Tentatively stepping into the rabbit hole of ‘Unlectures’

For once in a lecture I found myself listening, thinking, going off on a tangent or two… as opposed to the regular lecture format of frantically writing down notes and facts I need to memorise. Of the ‘unlecture’, already I am a fan.

I’ve found myself living by the phrases “You live, you learn” and “Learn by doing”, so this introduction to Networked Media already has me on side, with the prominent idea that we learn by making: through creating we demonstrate our thinking, in other words, our creations are expressions of our ideas.

I’m intrigued by the concepts of forward thinking and speculation about the future of this young industry, a playful and trusted immersion in the subject, and the instrution to take that step, trust the process and surrender my assumptions.

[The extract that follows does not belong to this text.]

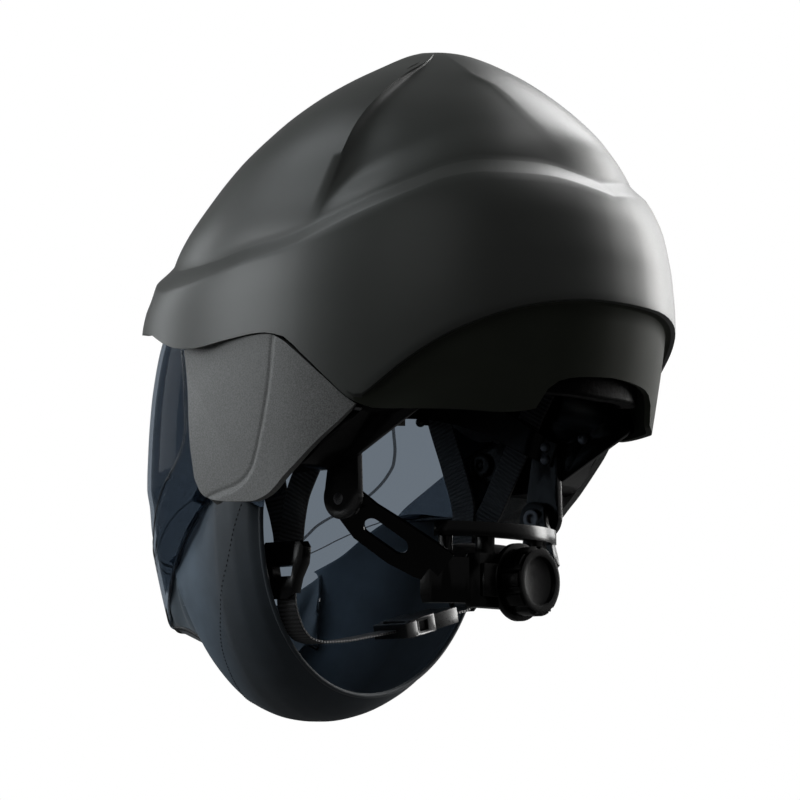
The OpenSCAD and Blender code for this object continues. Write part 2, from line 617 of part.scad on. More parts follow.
strap_x = half - 37.8;
FRONT_LEG = [[-16.5, -53, 63], [-11, -51, 50], [-2.6, -48, 35], [0, -46, 24], [0, -41, 8], [0, -32, -16], [0, -25, -38],
    [-3.6, -23, -54], [-5.2, -22.3, -64], [-5.2, -22, -72]];
REAR_LEG = [[7, 31, 37], [3, 28, 25], [0, 19, 6], [0, 9, -12], [0, -6, -38], [-3.6, -14, -54], [-5.2, -17, -64],
    [-5.2, -19, -72]];
function leg_w(list) = [for (k = [0:len(list) - 1])
    let (t = unit(list[min(k + 1, len(list) - 1)] - list[max(k - 1, 0)])) [0, t[2], -t[1]]];
module leg(list, x, width) {
    ribbon([for (p = list) p + [x, 0, 0]], leg_w(list), width, strap_wall);
}
module left_front_strap() {
    color("#222222") leg(FRONT_LEG, strap_x - 1.6, strap_width);
}
module left_rear_strap() {
    color("#222222") leg(REAR_LEG, strap_x, strap_width);
}
module right_front_strap() mirror([1, 0, 0]) left_front_strap();
module right_rear_strap() mirror([1, 0, 0]) left_rear_strap();

slide_x = strap_x - 8.7;
module left_slider() {
    color("#0f0f0f")
    difference() {
        side_slab(slide_x, slide_x + 6)
            polygon([[-34, -68], [-32, -65], [-9, -65], [-7, -68], [-8, -76], [-12, -83], [-14, -90], [-17, -93],
                [-26, -93], [-29, -90], [-30, -83], [-33, -76]]);
        translate([slide_x + 1.05, -32, -75]) cube([3.65, 23.5, 14]);
        side_slab(slide_x - 1, slide_x + 8) polygon([[-27.5, -77], [-14, -77], [-15, -82], [-26.5, -82]]);
        translate([slide_x - 1, -27.7, -94]) cube([5, 13.4, 8.5]);
    }
}
module right_slider() mirror([1, 0, 0]) left_slider();

buckle_a = [57.5 - slide_x, -21, -106];
buckle_d = unit([-46, 0, 11]);
CHIN_L = [[slide_x + 2.6, -21, -86.5], [slide_x + 2.1, -21, -95], [slide_x - 1, -21, -103], [slide_x - 5, -21, -108.5],
    [slide_x - 10.5, -21, -112], [slide_x - 18.5, -21, -113.2], [slide_x - 32.5, -21, -112.4],
    [(slide_x - 29.5 + buckle_a[0]) / 2, -21, -109.6], [buckle_a[0] + 1, -21, -105.9]];
CHIN_LW = [for (k = [0:8]) [0, 1, 0]];
module left_chin_strap() {
    color("#1d1d1d")
    ribbon(CHIN_L, CHIN_LW, 12, strap_wall);
}
CHIN_R = [buckle_a + 38.5 * buckle_d, buckle_a + 48 * buckle_d, buckle_a + 58.5 * buckle_d,
    [-slide_x - 1.8, -21, -90.4], [-slide_x - 2.8, -21, -87]];
module right_chin_strap() {
    color("#1d1d1d")
    ribbon(CHIN_R, [for (k = [0:4]) [0, 1, 0]], 12, strap_wall);
}
module buckle_socket() {
    color("#3c3e40")
    place(buckle_a, buckle_d, [0, 0, 1])
        difference() {
            union() {
                translate([0.4, -11, -3.8]) cube([9, 22, 7.6]);
                translate([5, -10, -4.6]) cube([20, 20, 9.2]);
            }
            translate([10, -8.2, -2.6]) cube([20, 16.4, 5.2]);
            translate([3.4, -7, -5]) cube([3, 14, 10]);
            translate([12, -12, -2.6]) cube([7, 24, 5.2]);
        }
}
module buckle_plug() {
    color("#232425")
    place(buckle_a, buckle_d, [0, 0, 1])
        difference() {
            union() {
                translate([25.2, -9.5, -4]) cube([19, 19, 8]);
                translate([12, -8.1, -2.5]) cube([15, 2.1, 5]);
                translate([12, 6, -2.5]) cube([15, 2.1, 5]);
            }
            translate([24, -6.5, -1.1]) cube([24, 13, 2.2]);
            translate([38, -6.5, -5]) cube([3, 13, 10]);
        }
}

outer_shell();
inner_liner();
liner_clips();
left_housing();
right_housing();
left_side_plate();
right_side_plate();
plate_screws();
left_pivot_pin();
right_pivot_pin();
visor();
bib_clamp();
bib_body();
chin_panel();
neck_binding();
headband();
band_hooks();
brow_pad();
brow_snaps();
left_hanger();
right_hanger();
hanger_rivets();
left_tilt_screw();
right_tilt_screw();
left_nape_arm();
right_nape_arm();
nape_carrier();
nape_cover();
nape_pad();
fit_knob();
pinion();
left_rack();
right_rack();
left_front_strap();
left_rear_strap();
right_front_strap();
right_rear_strap();
left_slider();
right_slider();
left_chin_strap();
right_chin_strap();
buckle_socket();
buckle_plug();
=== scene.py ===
# %% [markdown]
# # Arc flash helmet
# A hard shell protects the head of an electrician from a flash of burning metal. A tinted visor with a
# fabric bib swings down in front of the face, and a webbing harness with a ratchet knob holds it all.
# The solids of the helmet are already made, at the right size and with their joints. This lesson dresses
# them: smooth surfaces with crisp moulded lines, cloth, webbing, tinted plastic and light.

import math
from bisect import bisect_right

import bmesh
import bpy
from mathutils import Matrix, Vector


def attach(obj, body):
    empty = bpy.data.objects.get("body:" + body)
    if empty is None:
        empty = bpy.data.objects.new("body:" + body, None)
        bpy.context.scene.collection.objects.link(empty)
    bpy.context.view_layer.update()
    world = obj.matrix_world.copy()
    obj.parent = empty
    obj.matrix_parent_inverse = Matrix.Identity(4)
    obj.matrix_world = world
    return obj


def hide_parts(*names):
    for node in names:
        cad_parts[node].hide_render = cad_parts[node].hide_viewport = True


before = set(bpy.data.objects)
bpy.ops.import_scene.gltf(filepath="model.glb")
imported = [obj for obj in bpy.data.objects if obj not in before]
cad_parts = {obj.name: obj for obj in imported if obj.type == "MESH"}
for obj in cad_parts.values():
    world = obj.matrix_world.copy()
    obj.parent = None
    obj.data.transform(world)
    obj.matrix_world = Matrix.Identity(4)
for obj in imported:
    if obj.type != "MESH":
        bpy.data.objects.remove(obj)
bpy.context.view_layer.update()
MM = 0.001

# %% [markdown]
# ## The camera
# The helmet is photographed from behind its left side and a little from below, with a long lens. A long
# lens keeps the shell's round form free of distortion, so the camera stands 1.6 metres away.

# %% Camera
CAMERA_PLACE = (1.2165, 1.0142, -0.1848)
CAMERA_AIM = (0, -0.0066, 0.0102)


def in_scene(name, data):
    made = bpy.data.objects.new(name, data)
    bpy.context.scene.collection.objects.link(made)
    return made


def aimed(name, data, place, target):
    made = in_scene(name, data)
    made.location = place
    made.rotation_euler = (Vector(target) - made.location).to_track_quat("-Z", "Y").to_euler()
    return made


lens = bpy.data.cameras.new("studio_camera")
lens.lens, lens.sensor_width = 142.56, 36
camera = aimed("studio_camera", lens, CAMERA_PLACE, CAMERA_AIM)
bpy.context.scene.camera = camera
bpy.context.scene.view_settings.view_transform = "Standard"
print("camera distance in mm:", round((Vector(CAMERA_AIM) - camera.location).length / MM))

# %% [markdown]
# ## Curves through tables
# A moulded shell is drawn as a few section curves. Each curve is a short table of measured values, and
# a smooth curve runs through them. The curve may not swing past its own points, or the shell would get
# waves, so its slope at each point is the harmonic mean of the slopes on both sides.


# %% Smooth curves
def curve(rows):
    xs = [row[0] for row in rows]
    ys = [row[1] for row in rows]
    steps = [(ys[k + 1] - ys[k]) / (xs[k + 1] - xs[k]) for k in range(len(xs) - 1)]
    slopes = [steps[0]]
    for a, b in zip(steps, steps[1:]):
        slopes.append(0 if a * b <= 0 else 2 * a * b / (a + b))
    slopes.append(steps[-1])

    def read(x):
        if x <= xs[0]:
            return ys[0]
        if x >= xs[-1]:
            return ys[-1]
        k = bisect_right(xs, x) - 1
        h = xs[k + 1] - xs[k]
        t = (x - xs[k]) / h
        low = ys[k] * (1 + 2 * t) + slopes[k] * h * t
        high = ys[k + 1] * (3 - 2 * t) + slopes[k + 1] * h * (t - 1)
        return low * (1 - t) ** 2 + high * t * t

    return read


def curves(where, rows):
    return [curve(list(zip(where, column))) for column in zip(*rows)]


def rise(a, b, x):
    t = min(1, max(0, (x - a) / (b - a)))
    return t * t * (3 - 2 * t)


def sine(degrees):
    return math.sin(math.radians(degrees))


def cosine(degrees):
    return math.cos(math.radians(degrees))


def mix(a, b, t):
    return a + (b - a) * t


print("a curve through 0, 1 and 1.2 reads at 0.5:", round(curve([[0, 0], [1, 1], [2, 1.2]])(0.5), 3))

# %% [markdown]
# ## Surfaces from a grid
# Most pieces of this helmet are thin curved sheets. Each starts as a flat grid, and a rule moves every
# point of the grid to its place on the real surface. The grid keeps a UV map in millimetres, which the
# weave of cloth and webbing follows later. The Solidify modifier then gives the sheet its thickness, and
# the Bevel modifier rounds its edges.


# %% From a grid to a piece
def grid(columns, rows, rule, uv_size):
    bm = bmesh.new()
    uv = bm.loops.layers.uv.new("UVMap")
    bmesh.ops.create_grid(bm, x_segments=columns, y_segments=rows, size=0.5)
    for face in bm.faces:
        for corner in face.loops:
            place = corner.vert.co
            corner[uv].uv = ((place.x + 0.5) * uv_size[0], (place.y + 0.5) * uv_size[1])
    for vert in bm.verts:
        vert.co = Vector(rule(vert.co.x + 0.5, vert.co.y + 0.5)) * MM
    bmesh.ops.remove_doubles(bm, verts=bm.verts, dist=2e-6)
    return bm


def face_away(bm, centre):
    middle = Vector(centre) * MM
    bm.normal_update()
    total = sum((f.calc_center_median() - middle).dot(f.normal) * f.calc_area() for f in bm.faces)
    if total < 0:
        bmesh.ops.reverse_faces(bm, faces=bm.faces)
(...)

Alice down the rabbit hole

I’m an anxious person. I worry, I overthink, I stress about the trivial details that I can’t change. This semester I’m taking the step and trusting the process, learning by doing and learning from mistakes. If I fall over in the rabbit hole so be it – what can be created from this mistake? Where can we find meaning in the so-called failures? A wise woman once said, “If you are not making mistakes, you’re not taking enough risks.”

I hope that in this year to come, you make mistakes.

Because if you are making mistakes, then you are making new things, trying new things, learning, living, pushing yourself, changing yourself, changing your world. You’re doing things you’ve never done before, and more importantly, you’re Doing Something.

So that’s my wish for you, and all of us, and my wish for myself. Make New Mistakes. Make glorious, amazing mistakes. Make mistakes nobody’s ever made before. Don’t freeze, don’t stop, don’t worry that it isn’t good enough, or it isn’t perfect, whatever it is: art, or love, or work or family or life.

Whatever it is you’re scared of doing, Do it.

Make your mistakes, next year and forever.

The above quote is from author Neil Gaiman‘s Make Good Art, and it’s a sentiment I think appropriate for this class, and for speculating on the future. Let’s take the leap and make new mistakes.